On a less superficial level, I just wanted to say that I've been reading Making Magic for over five years now, and I can't even begin to suspect how much you've made a positive mark (heh, pun) on my life and my perspective, Mark. The lessons I've learned from your articles about Magic design have been immeasurably helpful not just in simple academics, but in social circles as well, and perhaps most productively in moderating my University's 'chapter' of the game known as Humans Versus Zombies (for those unfamiliar with it, google and enjoy).
And for those articles that aren't about magic, and are instead about life experience, and dating, and human nature... all of those have really informed me and who I am and I'm grateful for that, because many of the qualities and strengths I have in regards to empathy, circumspection, patience, and so on, I see as a direct result of the thoughts and observations you express in your column. So yes, you're the face of Magic: The Gathering, but don't sell yourself short, because to this reader in particular you've been a tremendous positive influence on my life.
Thank you, Mark.
You'll forget you ever read this the minute you look away.
there is nothing "epic" about a turn one victory. ever.
or really any magic game, for that matter.
So this one time, I wanted to play a game of Magic with my friend, but he was in another country and neither of us had Magic Online.

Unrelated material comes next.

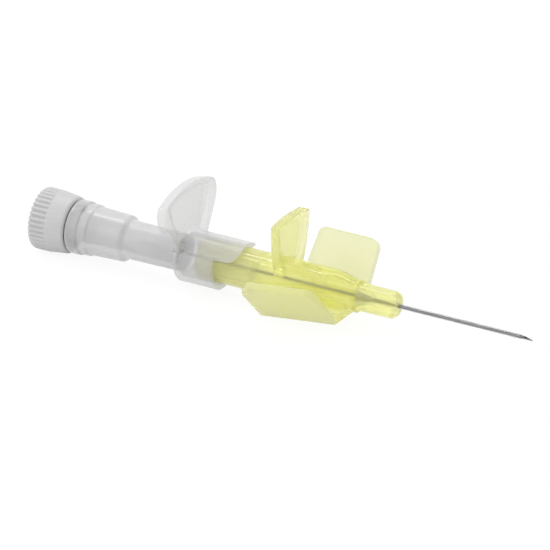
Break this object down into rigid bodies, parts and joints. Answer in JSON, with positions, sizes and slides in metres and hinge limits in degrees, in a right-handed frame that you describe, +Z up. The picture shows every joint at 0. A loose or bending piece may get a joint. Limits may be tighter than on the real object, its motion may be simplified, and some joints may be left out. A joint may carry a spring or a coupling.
{
  "type": "winged intravenous cannula",
  "caption": "Winged peripheral venous cannula: thin catheter over a bevelled steel needle, yellow hub with push tab and folding wings, clear thumb grip, flash chamber and ribbed white luer cap.",
  "frame": {"origin": "on the needle's axis, where the catheter tube leaves the front face of the hub's nose", "axes": "+X along the needle towards its tip, +Z up towards the push tab and thumb tab, +Y towards the left wing"},
  "size_m": [0.0765, 0.023, 0.0144],
  "materials": {
    "hub_yellow": "translucent moulded plastic, smooth",
    "wing_yellow": "thin translucent moulded plastic, softly matt",
    "clear_frosted": "clear moulded plastic with a light frost",
    "chamber_clear": "clear moulded plastic, slightly cloudy",
    "cap_white": "white moulded plastic, satin",
    "needle_steel": "drawn and polished stainless steel",
    "ferrule_steel": "formed stainless steel",
    "tube_clear": "thin clear fluoropolymer tube",
    "filter_white": "porous sintered plastic"
  },
  "bodies": {
    "catheter": {"catheter_hub": "hub_yellow", "catheter_tube": "tube_clear", "tube_ferrule": "ferrule_steel"},
    "left_wing": {"wing_left": "wing_yellow"},
    "right_wing": {"wing_right": "wing_yellow"},
    "needle_unit": {"needle": "needle_steel", "needle_grip": "clear_frosted", "flash_chamber": "chamber_clear"},
    "cap": {"luer_cap": "cap_white", "vent_filter": "filter_white"}
  },
  "joints": [
    {"name": "needle_withdraw", "type": "slide", "parent": "catheter", "child": "needle_unit", "axis": [-1, 0, 0], "range_m": [0, 0.056]},
    {"name": "wing_left_fold", "type": "hinge", "parent": "catheter", "child": "left_wing", "pos_m": [-0.01821, 0.0058, -0.00358], "axis": [0.9904, -0.124, 0.0606], "range_deg": [-50, 35], "stiffness_Nm_per_rad": 0.00002},
    {"name": "wing_right_fold", "type": "hinge", "parent": "catheter", "child": "right_wing", "pos_m": [-0.01821, -0.0058, -0.00358], "axis": [-0.9904, -0.124, -0.0606], "range_deg": [-47, 38], "stiffness_Nm_per_rad": 0.00002},
    {"name": "cap_pull", "type": "slide", "parent": "needle_unit", "child": "cap", "axis": [-1, 0, 0], "range_m": [0, 0.01]}
  ]
}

I hitchhiked my way to the coast, barely fending off hungry wildlife when I couldn't get a ride, nearly dying of thirst crossing deserts, and posoning myself half to death foraging for food. At one point, I was taken hostage by a group of kidnappers, only managing to escape after a week of careful planning thanks to careful application of a rusty spoon.
Once I reached the coast, I had no money to buy a ticket across the ocean, so I built a boat using my own two hands, and spent months sailing across the waves, nearly losing my deck as I swam to the shore of a desert island in a storm after being capsized by an enormous wave. Nearly delusional after so long with no human contact (the notches I cut in the single tree to tell time had long since felled the thing) I was eventually rescued by a passing ship, where I was taken aboard as a crew member.
We sailed around the world, seeing many exotic places and having great adventures, before we finally arrived at my friend's country. Once more I stumbled across a desolate landscape, riding on train or car when I could, and going on foot when I could not. Eventually, weary to the bone, seven years after I started my journey, I arrived at my friend's house, clutching my well-worn and weathered deck to my chest. We shuffled up our decks, I won the roll. Gleefully, I laid down my cards.
Black Lotus . My friend looked quizzically at me, wondering what I was about to do. After so long, he no longer knew what deck I had brought with me to this game.
Flash . A knowing smile appears on my friend's face as the knowledge slowly returns to him.
So no one else is upset with the stunt Wizards just pulled to drive sales?
Drive sales of what? Non-Jace, non-Mystic cards? I'm pretty sure people already own more than eight Magic cards. If you don't, I feel for you. Maybe you can trade those Stoneforge Mystics, which are still quite valuable, for some.
Funny how you can form a very detailed opinion of someone based on the smallest amount of information and be so firmly convinced you are right. Apologies Mark. My first-paragraph-impression was much different from my last. Thanks for being one of the good guys!